Here is my solution:

#include <iostream>
#include <limits>

#define lld long long
int n, N = 0;
using namespace std;
void max_heapify(int arr[], int n, int i){
    int largest = i;
    int left = 2 * i;
    int right = 2*i + 1;
    if(left <= n && arr[left] > arr[largest]){
        largest = left;
    }
    if(right <= n && arr[right] > arr[largest]){
        largest = right;
    }
    if(largest != i){
        swap(arr[i], arr[largest]);
        max_heapify(arr, n, largest);
    }
}
void build_max_heap(int arr[], int n){
    for(int i = n/2; i >=1; i--){
        max_heapify(arr,n,i);
    }
}

int extract_max(int arr[], int in){

    if(in < 1){
        throw "underflow";
    }

    int max = arr[1];
    arr[1] = arr[in--];
    max_heapify(arr, in, 1);
    return max;
}

int main(){
    cin >> n;
    int in;
    int *arr = new int[n+100];
    int _1st,_2nd,_3rd;
    for (int i = 1; i <= n; ++i) {
        cin >> arr[i];
        build_max_heap(arr, i);

        lld ans;

        if (i <= 2) {
            cout << "-1" << endl;
        }
        else {
            _1st = extract_max(arr, n);
            _2nd = extract_max(arr, n);
            _3rd = extract_max(arr, n);

            ans = _1st * _2nd * _3rd;
            printf("%lld\n", ans);
            int p = i;
            arr[p] = _1st; p--;
            arr[p] = _2nd; p--;
            arr[p] = _3rd;


        }
    }

    return 0;
}

Here I'm calling the build_max_heap for every input, because the problem demand to produce an output after each input so, I think that's causing the problem, but as far as I know, Heapify takes O(log n) time and build_max_heap takes linear time, so it shouldn't exceed more that one second for the 4th input which is here around 1000000 input.

Answer 1

First of all, it's probably best to realize that a heap isn't particularly useful for this problem as it's specified.

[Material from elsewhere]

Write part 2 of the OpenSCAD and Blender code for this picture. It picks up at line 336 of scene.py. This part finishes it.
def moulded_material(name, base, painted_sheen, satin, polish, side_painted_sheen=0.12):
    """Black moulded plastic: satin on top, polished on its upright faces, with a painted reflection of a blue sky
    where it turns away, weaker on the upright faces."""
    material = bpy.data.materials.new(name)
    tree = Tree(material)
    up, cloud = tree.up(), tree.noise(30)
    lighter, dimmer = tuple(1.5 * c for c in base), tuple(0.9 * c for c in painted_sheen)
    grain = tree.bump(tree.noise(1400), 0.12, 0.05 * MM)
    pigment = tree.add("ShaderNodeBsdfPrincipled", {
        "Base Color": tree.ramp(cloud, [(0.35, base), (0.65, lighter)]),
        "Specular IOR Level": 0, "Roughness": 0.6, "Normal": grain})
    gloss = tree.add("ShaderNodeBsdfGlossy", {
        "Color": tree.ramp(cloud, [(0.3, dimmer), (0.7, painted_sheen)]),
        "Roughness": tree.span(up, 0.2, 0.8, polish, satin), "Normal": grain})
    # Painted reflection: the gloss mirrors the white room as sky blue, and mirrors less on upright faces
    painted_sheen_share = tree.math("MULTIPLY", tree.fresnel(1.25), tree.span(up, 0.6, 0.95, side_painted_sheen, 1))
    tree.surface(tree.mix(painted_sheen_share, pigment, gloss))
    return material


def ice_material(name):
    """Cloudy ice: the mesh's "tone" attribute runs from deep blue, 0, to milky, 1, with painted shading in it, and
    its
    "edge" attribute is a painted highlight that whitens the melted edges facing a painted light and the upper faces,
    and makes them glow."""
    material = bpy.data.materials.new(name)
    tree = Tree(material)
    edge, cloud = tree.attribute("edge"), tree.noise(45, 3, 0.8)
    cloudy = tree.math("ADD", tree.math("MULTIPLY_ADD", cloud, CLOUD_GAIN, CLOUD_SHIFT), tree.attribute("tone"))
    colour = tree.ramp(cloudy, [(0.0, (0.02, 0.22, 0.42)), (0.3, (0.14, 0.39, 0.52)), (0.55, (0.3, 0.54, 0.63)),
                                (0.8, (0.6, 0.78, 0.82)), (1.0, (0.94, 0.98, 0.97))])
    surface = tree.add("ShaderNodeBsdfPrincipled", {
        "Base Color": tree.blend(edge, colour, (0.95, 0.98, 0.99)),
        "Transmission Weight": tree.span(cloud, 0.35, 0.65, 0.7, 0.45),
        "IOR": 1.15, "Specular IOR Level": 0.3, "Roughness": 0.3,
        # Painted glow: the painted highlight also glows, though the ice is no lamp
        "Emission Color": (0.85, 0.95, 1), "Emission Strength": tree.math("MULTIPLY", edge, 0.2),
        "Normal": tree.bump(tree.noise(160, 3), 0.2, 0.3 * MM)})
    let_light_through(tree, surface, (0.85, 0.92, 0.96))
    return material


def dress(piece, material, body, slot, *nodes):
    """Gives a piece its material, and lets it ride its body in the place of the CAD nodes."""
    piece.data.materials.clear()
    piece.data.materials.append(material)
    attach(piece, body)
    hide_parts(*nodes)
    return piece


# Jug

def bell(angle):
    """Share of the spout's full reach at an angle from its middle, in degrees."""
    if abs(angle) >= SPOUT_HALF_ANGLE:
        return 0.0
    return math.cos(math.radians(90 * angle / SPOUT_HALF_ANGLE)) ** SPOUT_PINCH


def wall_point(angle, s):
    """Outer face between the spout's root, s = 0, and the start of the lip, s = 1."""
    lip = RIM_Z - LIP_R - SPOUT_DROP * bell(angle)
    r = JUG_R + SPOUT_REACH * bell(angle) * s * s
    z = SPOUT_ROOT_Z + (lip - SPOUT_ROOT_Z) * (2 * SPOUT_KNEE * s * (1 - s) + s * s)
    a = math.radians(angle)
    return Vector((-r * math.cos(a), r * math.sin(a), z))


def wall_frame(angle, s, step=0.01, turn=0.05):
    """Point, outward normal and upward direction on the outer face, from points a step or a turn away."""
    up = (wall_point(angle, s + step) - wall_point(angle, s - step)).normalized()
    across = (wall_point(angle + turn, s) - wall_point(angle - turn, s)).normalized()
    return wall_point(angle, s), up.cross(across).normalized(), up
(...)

It can be used, but it doesn't really contribute much (if anything at all).

If you do use a heap, you want to take the specific properties of a max heap into account. In particular, a heap is arranged so each node is at least as large as any of its descendant nodes. As such, the first node is always the largest. The second largest is one of the second and third. In a typical case, the other of the second and third will be the third largest (and depending on how we insert items into the heap, we can enforce that being the case, which we probably want to do here). This allows us to find the three largest items in the heap without actually removing them from the heap at all.

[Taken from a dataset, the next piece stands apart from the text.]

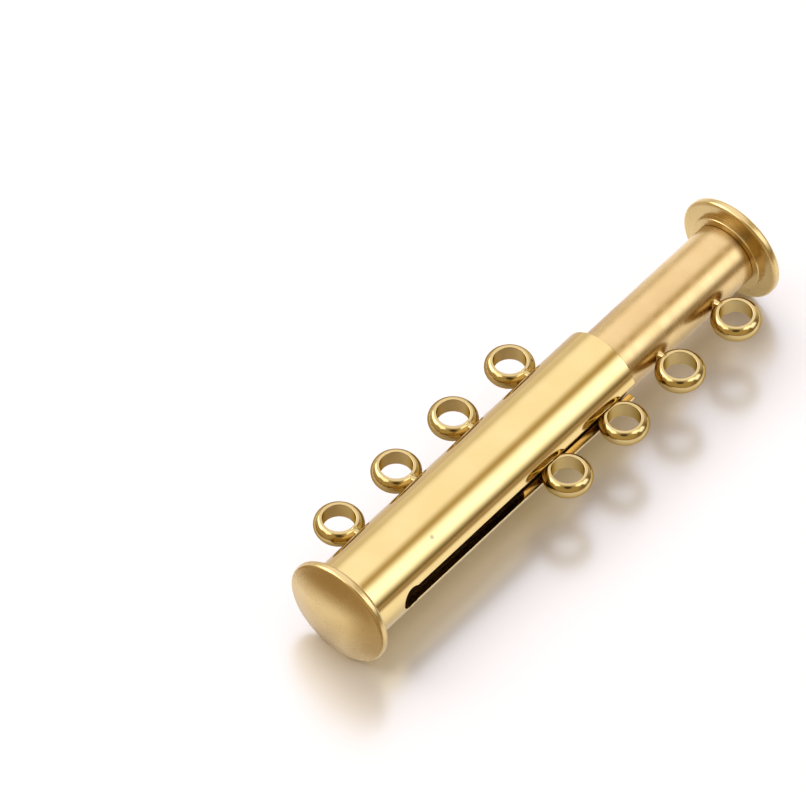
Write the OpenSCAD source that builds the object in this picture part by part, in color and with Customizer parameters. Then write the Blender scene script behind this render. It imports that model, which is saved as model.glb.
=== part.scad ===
// Four-strand slide clasp for a bracelet or necklace: a slotted sleeve with four soldered
// rings, and a thinner tube with four more, which slides in the sleeve along its slot.
// Millimetres. X runs along the tubes, from the sleeve's cap to the inner tube's cap, Z is up.
// The origin is on the surface that the caps rest on, under the middle of the open clasp.

/* [Strands] */
// Number of rings on each tube, one for each strand
strand_count = 4; // [2:1:6]
// Distance between the centres of neighbouring rings
ring_pitch = 4.85; // [4:0.05:6]
// Diameter of the hole in a ring
ring_hole_d = 1.86; // [1.2:0.02:2]
// Diameter of the flat rim round a ring's hole
ring_rim_d = 2.2; // [2.1:0.02:2.4]
// Outer diameter of a ring at its middle
ring_od = 2.86; // [2.6:0.02:3.2]
// Thickness of a ring along its hole
ring_h = 1.06; // [0.8:0.02:1.08]
// Width of the solder neck between a ring and its tube
neck_w = 0.5; // [0.3:0.05:0.8]
// Height of that neck
neck_h = 0.8; // [0.6:0.05:0.8]

/* [Sleeve] */
// Outer diameter of the sleeve
sleeve_od = 5; // [4.9:0.05:5.4]
// Wall of the sleeve
sleeve_wall = 0.45; // [0.3:0.05:0.5]
// From the sleeve cap's rim to its first ring
sleeve_first_ring = 4.6; // [4.4:0.1:6]
// From the sleeve's last ring to its open end
sleeve_mouth = 3.2; // [2:0.1:5]
// Width of the slot that the inner tube's rings run in
slot_w = 1.22; // [1.2:0.02:1.4]
// Diameter of the round hole that ends the slot
slot_end_d = 1.5; // [1.4:0.05:1.8]
// From the sleeve cap's rim to the middle of that hole
slot_end_x = 3.35; // [3.3:0.05:3.4]

/* [Inner tube] */
// Outer diameter of the inner tube
inner_od = 3.96; // [3.5:0.02:4]
// Wall of the inner tube
inner_wall = 0.4; // [0.25:0.05:0.5]
// From the inner tube's own end to its first ring
inner_lead = 1.96; // [1.6:0.02:2]
// How far the inner tube is drawn out of the closed clasp
slide_out = 10.7; // [0:0.1:16]

/* [End caps] */
// Diameter of both end caps
cap_d = 6.62; // [6.2:0.02:7.4]
// Thickness of a cap's rim
cap_rim_t = 0.56; // [0.44:0.02:0.8]
// Radius of the rounding on both edges of the rim
cap_edge_r = 0.2; // [0.1:0.02:0.2]
// Height of the dome above the rim
cap_dome_h = 0.62; // [0.3:0.02:1]
// Diameter of the collar between a cap's rim and its tube
collar_d = 4.84; // [4.5:0.02:4.84]
// Length of that collar
collar_t = 0.32; // [0.2:0.02:0.4]
// Width of the flat under each cap, on which the clasp lies without rolling
rest_flat_w = 1.8; // [1:0.1:2.2]

/* [Magnets] */
// Thickness of the disc in the closed end of the sleeve
sleeve_magnet_t = 1.2; // [0.8:0.05:1.2]
// Thickness of the disc in the end of the inner tube
inner_magnet_t = 2; // [1:0.1:3]

/* [Hidden] */
$fn = 64;
gold = [0.83, 0.62, 0.27];
satin_gold = [0.80, 0.60, 0.34];
magnet_grey = [0.55, 0.56, 0.58];
// Gap that keeps soldered or pressed pieces apart, and the play left when the clasp is closed
seam_gap = 0.02;
// Gap round a plug or a magnet in its tube
socket_gap = 0.06;
// Gap between a ring's widest line and its tube, which only the neck crosses
ring_gap = 0.03;
// Length of a cap's plug inside its tube, and the arc steps of its rim and of its dome
plug_l = 0.6;
edge_steps = 6;
dome_steps = 16;
sleeve_r = sleeve_od/2;
sleeve_bore_r = sleeve_r - sleeve_wall;
inner_r = inner_od/2;
inner_bore_r = inner_r - inner_wall;
ring_r = ring_od/2;
ring_hole_r = ring_hole_d/2;
ring_rim_r = ring_rim_d/2;
ring_span = (strand_count - 1)*ring_pitch;
sleeve_ring_y = sleeve_r + ring_gap + ring_r;
inner_ring_y = -(inner_r + ring_gap + ring_r);
// From the middle of a cap's rim to the end of its collar, and on to the end of its plug
cap_back = cap_rim_t/2 + collar_t;
plug_end = cap_back + plug_l;
sleeve_start = cap_back + seam_gap;
sleeve_end = sleeve_first_ring + ring_span + sleeve_mouth;
// The closed clasp has its rings side by side and the inner cap's collar at the sleeve's mouth
inner_cap_x = sleeve_end + seam_gap + cap_back + slide_out;
inner_first_ring = sleeve_first_ring + slide_out;
inner_start = inner_first_ring - inner_lead;
inner_end = inner_cap_x - cap_back - seam_gap;
// Middle of the clasp's outline, which stands over the origin
axis_y = -(sleeve_ring_y + inner_ring_y)/2;
// The caps rest on their flats, which take a sliver off their half diameter
axis_z = sqrt(cap_d*cap_d - rest_flat_w*rest_flat_w)/2;

// Points of an arc about [x, y] from one angle to another
function arc(x, y, r, from, to, steps) =
    [for (i = [0:steps]) let (a = from + (to - from)*i/steps) [x + r*cos(a), y + r*sin(a)]];

// Half outline of a domed cap: radius across, distance towards the dome upwards
function cap_outline(plug_r) =
    let (edge_x = cap_d/2 - cap_edge_r,
         edge_y = cap_rim_t/2 - cap_edge_r,
         dome_r = (edge_x*edge_x + cap_dome_h*cap_dome_h)/(2*cap_dome_h),
         dome_y = cap_rim_t/2 + cap_dome_h - dome_r,
         dome_angle = acos(edge_x/dome_r))
    concat(
        [[0, -plug_end], [plug_r, -plug_end], [plug_r, -cap_back]],
        [[collar_d/2, -cap_back], [collar_d/2, -cap_rim_t/2]],
        arc(edge_x, -edge_y, cap_edge_r, -90, 0, edge_steps),
        arc(edge_x, edge_y, cap_edge_r, 0, 90, edge_steps),
        [for (i = [1:dome_steps]) let (a = dome_angle + (90 - dome_angle)*i/dome_steps)
            [dome_r*cos(a), dome_y + dome_r*sin(a)]]);

// Puts the tubes' axis over the origin, at the height at which the caps rest
module placed() {
    translate([-inner_cap_x/2, axis_y, axis_z]) children();
}

// Round bar along X from one place to another
module bar(from, to, r) {
    translate([from, 0, 0]) rotate([0, 90, 0]) cylinder(h = to - from, r = r);
}

// Tube along X
module tube(from, to, outer_r, bore_r) {
    difference() {
        bar(from, to, outer_r);
        bar(from - 1, to + 1, bore_r);
    }
}

// Ring with a flat rim and a barrel-shaped outside, its hole upright
module ring() {
    barrel_x = (ring_r*ring_r - ring_rim_r*ring_rim_r - ring_h*ring_h/4)/(2*(ring_r - ring_rim_r));
    rotate_extrude() intersection() {
        translate([ring_hole_r, -ring_h/2]) square([ring_r, ring_h]);
        translate([barrel_x, 0]) circle(r = ring_r - barrel_x);
    }
}

// Upright solder neck from inside the tube's wall to inside the ring, towards +Y
module neck(tube_r, tube_wall) {
    from = tube_r - tube_wall/2;
    to = tube_r + ring_gap + ring_r - (ring_hole_r + ring_rim_r)/2;
    end_r = neck_w/2;
    translate([0, to, 0]) rotate([90, 0, 0]) linear_extrude(height = to - from) {
        square([neck_w, neck_h - neck_w], center = true);
        for (z = [-1, 1]) translate([0, z*(neck_h - neck_w)/2]) circle(r = end_r);
    }
}

// Row of rings with their necks, on the +Y side of a tube
module ring_row(first, tube_r, tube_wall) {
    for (i = [0:strand_count - 1]) translate([first + i*ring_pitch, 0, 0]) {
        translate([0, tube_r + ring_gap + ring_r, 0]) ring();
        neck(tube_r, tube_wall);
    }
}

// Slot through the -Y wall, open at the sleeve's mouth and round at its other end
module slot() {
    translate([slot_end_x, -sleeve_od, -slot_w/2]) cube([sleeve_end, sleeve_od, slot_w]);
    translate([slot_end_x, 0, 0]) rotate([90, 0, 0]) cylinder(h = sleeve_od, d = slot_end_d);
}

module sleeve() {
    color(gold) placed() {
        difference() {
            tube(sleeve_start, sleeve_end, sleeve_r, sleeve_bore_r);
            slot();
        }
        ring_row(sleeve_first_ring, sleeve_r, sleeve_wall);
    }
}

module inner_tube() {
    color(satin_gold) placed() {
        tube(inner_start, inner_end, inner_r, inner_bore_r);
        mirror([0, 1, 0]) ring_row(inner_first_ring, inner_r, inner_wall);
    }
}

// Cap with its dome towards +X, and its rest flat below
module cap(plug_r) {
    difference() {
        rotate([0, 90, 0]) rotate_extrude() polygon(cap_outline(plug_r));
        translate([-cap_d, -cap_d, -axis_z - cap_d]) cube([2*cap_d, 2*cap_d, cap_d]);
    }
}

module sleeve_end_cap() {
    color(gold) placed() mirror([1, 0, 0]) cap(sleeve_bore_r - socket_gap);
}

module inner_end_cap() {
    color(gold) placed() translate([inner_cap_x, 0, 0]) cap(inner_bore_r - socket_gap);
}

module sleeve_magnet() {
    from = plug_end + seam_gap;
    color(magnet_grey) placed() bar(from, from + sleeve_magnet_t, sleeve_bore_r - socket_gap);
}

module inner_magnet() {
    from = inner_start + seam_gap;
    color(magnet_grey) placed() bar(from, from + inner_magnet_t, inner_bore_r - socket_gap);
}

sleeve();
sleeve_end_cap();
sleeve_magnet();
inner_tube();
inner_end_cap();
inner_magnet();
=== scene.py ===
"""Four-strand slide clasp, lying drawn open on a pale studio floor.

Lengths and places are in millimetres, as in the CAD source, and become metres where objects and
nodes are made. The lamp, the floor's size, the camera's clipping and the limits for joining points
are stated in metres.
"""

import math

import bmesh
import bpy
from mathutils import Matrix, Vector

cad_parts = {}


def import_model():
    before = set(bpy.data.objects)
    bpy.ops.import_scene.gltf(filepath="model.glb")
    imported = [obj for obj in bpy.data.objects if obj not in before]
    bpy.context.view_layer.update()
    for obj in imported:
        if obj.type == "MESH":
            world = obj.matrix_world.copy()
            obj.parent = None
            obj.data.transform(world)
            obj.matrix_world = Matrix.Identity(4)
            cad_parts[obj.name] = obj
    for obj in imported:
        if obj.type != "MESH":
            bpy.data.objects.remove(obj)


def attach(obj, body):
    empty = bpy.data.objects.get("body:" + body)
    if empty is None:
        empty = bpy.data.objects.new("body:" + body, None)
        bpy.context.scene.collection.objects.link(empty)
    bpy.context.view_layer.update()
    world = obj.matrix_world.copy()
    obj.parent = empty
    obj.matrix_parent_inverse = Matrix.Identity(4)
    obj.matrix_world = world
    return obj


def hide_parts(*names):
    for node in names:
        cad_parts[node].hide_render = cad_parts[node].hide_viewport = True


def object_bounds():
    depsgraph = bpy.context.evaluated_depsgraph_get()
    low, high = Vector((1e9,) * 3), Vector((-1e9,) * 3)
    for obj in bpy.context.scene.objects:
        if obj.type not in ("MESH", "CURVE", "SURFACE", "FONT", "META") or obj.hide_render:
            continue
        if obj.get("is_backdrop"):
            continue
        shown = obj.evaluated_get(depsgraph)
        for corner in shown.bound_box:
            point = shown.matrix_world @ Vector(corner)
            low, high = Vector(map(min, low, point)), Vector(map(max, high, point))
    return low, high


MM = 0.001

# Sizes that the CAD model fixes
AXIS_Y = -0.26
CAP_R = 3.31
REST_FLAT_W = 1.8
AXIS_Z = math.sqrt(CAP_R ** 2 - (REST_FLAT_W / 2) ** 2)
SLEEVE_CAP_X = -16.835
INNER_CAP_X = 16.835
SLEEVE_START = -16.215
SLEEVE_END = 5.515
SLEEVE_R = 2.5
SLEEVE_BORE_R = 2.05
INNER_START = -3.495
INNER_END = 16.215
INNER_R = 1.98
INNER_BORE_R = 1.58
SLOT_END_X = -13.485
SLOT_END_R = 0.75
SLOT_HALF_W = 0.61
RING_PITCH = 4.85
RING_COUNT = 4
RING_R = 1.43
RING_HOLE_R = 0.93
RING_HALF_H = 0.53
RING_BARREL_X = 0.84
RING_BARREL_R = 0.59
RING_GAP = 0.03
NECK_W = 0.5
NECK_H = 0.8
SLEEVE_FIRST_RING = -12.235
INNER_FIRST_RING = -1.535
CAP_RIM_HALF_T = 0.28
CAP_EDGE_R = 0.2
CAP_DOME_H = 0.62
COLLAR_R = 2.42
COLLAR_END = 0.6
PLUG_END = 1.2
SOCKET_GAP = 0.06
SLEEVE_MAGNET = (-15.615, -14.415)
INNER_MAGNET = (-3.475, -1.475)

# Radii of the softened edges that only the scene has
RING_SOFT_R = 0.035
SLEEVE_SOFT_R = 0.04
INNER_SOFT_R = 0.02
CAP_SOFT_R = 0.06
MAGNET_SOFT_R = 0.08

# Solder neck: how far it stands out from the CAD model's at its middle, more at both ends, and more
# above and below, then how deep it goes into its tube and how far past the gap towards the ring
NECK_SWELL = 0.03
NECK_SPREAD = 0.08
NECK_RISE = 0.07
NECK_ROOT = 0.12
NECK_REACH = 0.38
NECK_STEPS = 14
NECK_CORNERS = 32

# How finely round forms are divided
RING_SEGMENTS = 128
RING_BARREL_STEPS = 22
# How far the ring's barrel stops short of its rims, where the rounding takes over, in degrees
RING_BARREL_STOP = 3
TUBE_SEGMENTS = 160
CAP_SEGMENTS = 192
CAP_RIM_STEPS = 10
CAP_DOME_STEPS = 26
# Where a cap's rim stops turning towards its dome, and how far past its edge the dome starts, in degrees
CAP_RIM_STOP = 78
CAP_DOME_START = 1.2
DISC_SEGMENTS = 96
SOFT_STEPS = 4

# Distance from an edge to the extra points that keep smooth shading true beside it
RING_SUPPORT = 0.01
TUBE_SUPPORT = 0.02
CAP_SUPPORT = 0.006
END_SUPPORT = 0.015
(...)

As to why we don't need to use a heap, and why it doesn't really contribute much: we really only care about the three largest items seen at any given point. That being the case, we can start with the first three. They're clearly the largest seen to that point, so their product is the first (meaningful) output. Then we want to find the smallest of those three. Compare that to the fourth item, and if it's larger, copy it over the smallest of the first three, then print the product of the first three. Repeat that (find smallest, check against next item, get new value if larger, print out product) until we reach the end of the input.

This requires something like four comparisons (and possibly one assignment) per iteration, regardless of the number of inputs. A quick test shows it running in ~400 ms on my machine

At least in theory, this can be further optimized by observing that the smallest of the first three can only change when we add a new (larger) item to the first three. When we read a number and it's smaller than the smallest of the first three, we can print the previous product, throw away the new number, and repeat.

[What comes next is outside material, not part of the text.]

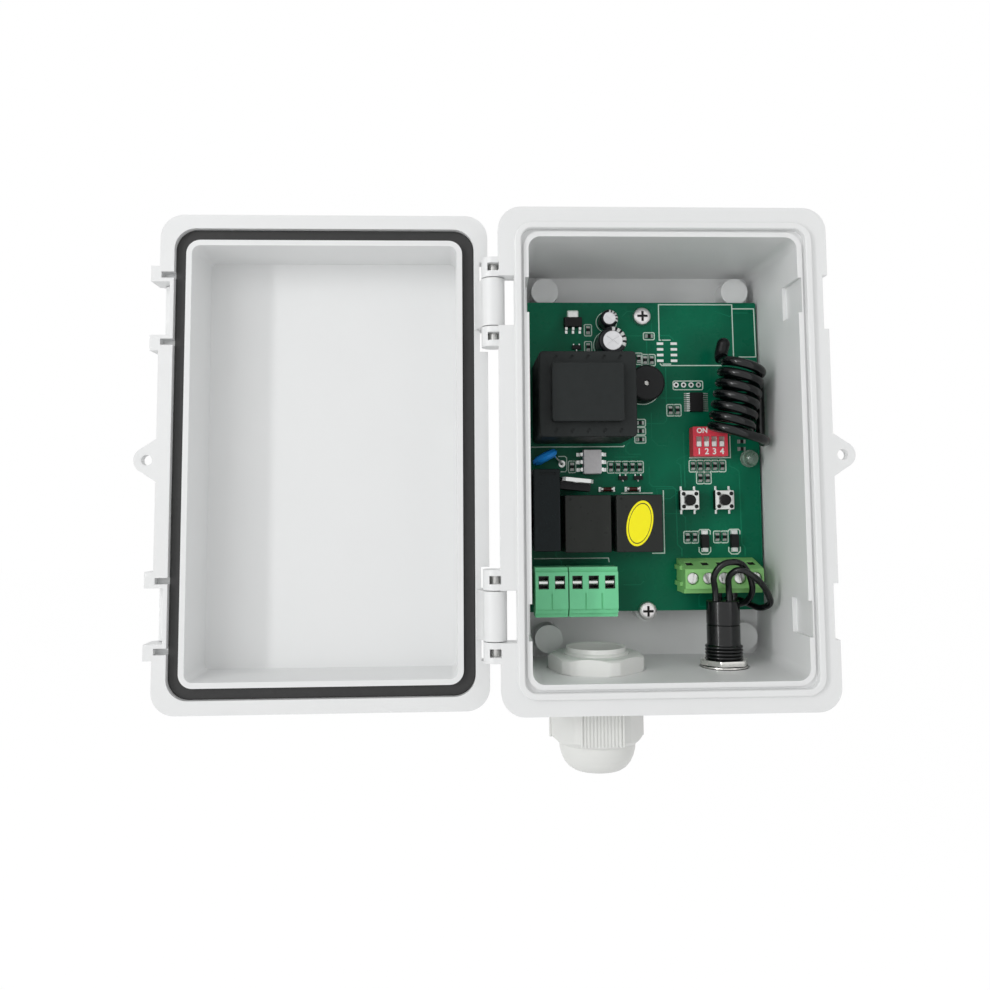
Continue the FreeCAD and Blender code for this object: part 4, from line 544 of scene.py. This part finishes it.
def dress(node, material, edge_mm=0.0, segments=2):
    """Copy of a frame node with rounded edges and even shading, shown in its place."""
    mesh = frame["nodes"][node].data.copy()
    mesh.name = node + "_finished"
    work = welded(mesh)
    work.to_mesh(mesh)
    work.free()
    if "custom_normal" in mesh.attributes:
        mesh.attributes.remove(mesh.attributes["custom_normal"])
    piece = placed(node + "_finished", mesh)
    if edge_mm:
        bevel = piece.modifiers.new("moulded edge", "BEVEL")
        bevel.width = edge_mm * MM
        bevel.segments = segments
        bevel.limit_method = "ANGLE"
        bevel.angle_limit = math.radians(34)
        bevel.use_clamp_overlap = True
        bevel.miter_outer = "MITER_ARC"
        settle(piece)
    piece.data.shade_smooth()
    piece.data.set_sharp_from_angle(angle=math.radians(38))
    # Large flat faces keep one tone up to their rounded edges.
    weigh = piece.modifiers.new("face weights", "WEIGHTED_NORMAL")
    weigh.mode = "FACE_AREA_WITH_ANGLE"
    weigh.keep_sharp = True
    settle(piece)
    complete(piece, material, frame["nodes"][node]["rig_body"])
    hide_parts(node)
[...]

At least in a quick test on my machine, the latter doesn't seem to make a noticeable difference though. This is probably because the actual computation is already fast enough to keep up with the I/O, so speeding the computation up even more makes little (or no) difference. It's also possible, however that with only three numbers to look at, it's just as fast to scan them as it is to decide whether to scan them or not.

Answer 2

Min heap, not max heap

Somewhat paradoxically, this problem can be solved using a min heap instead of a max heap. If you construct a min heap of size 3 from the first three elements, then you can maintain a size 3 heap that contains the largest 3 elements seen so far like this (in pseudocode):

for (e = next array element) {
    if (e > top_of_min_heap) {
        product = (product / top_of_min_heap) * e;
        replace top_of_min_heap with e;
        fix min_heap;
    }
    print product;
}

The advantage of this min heap solution is that it scales well. For example, if the question asked to track the top 100 largest numbers instead of the top 3, this would work better than just using a simple array to track the top numbers. The runtime complexity of this solution is \$O(N * \log M)\$, where \$N\$ is the number of array elements and \$M\$ is the number of largest numbers to track (in your case 3). This is because the "fix min_heap" step in the code above takes \$O(\log M)\$ time.

Zero tracking

One problem with the solution above is that the array elements are allowed to be zero. With that in mind, you can't just simply do:

        product = (product / top_of_min_heap) * e;

because the top of the min heap could be zero and you can't divide by zero. In order to fix this problem, you would need to track the number of zeros in the min heap, in addition to the tracking the product of all non-zero numbers in the heap. If there are any zeros in the heap, you should print 0, otherwise you should print the value of product.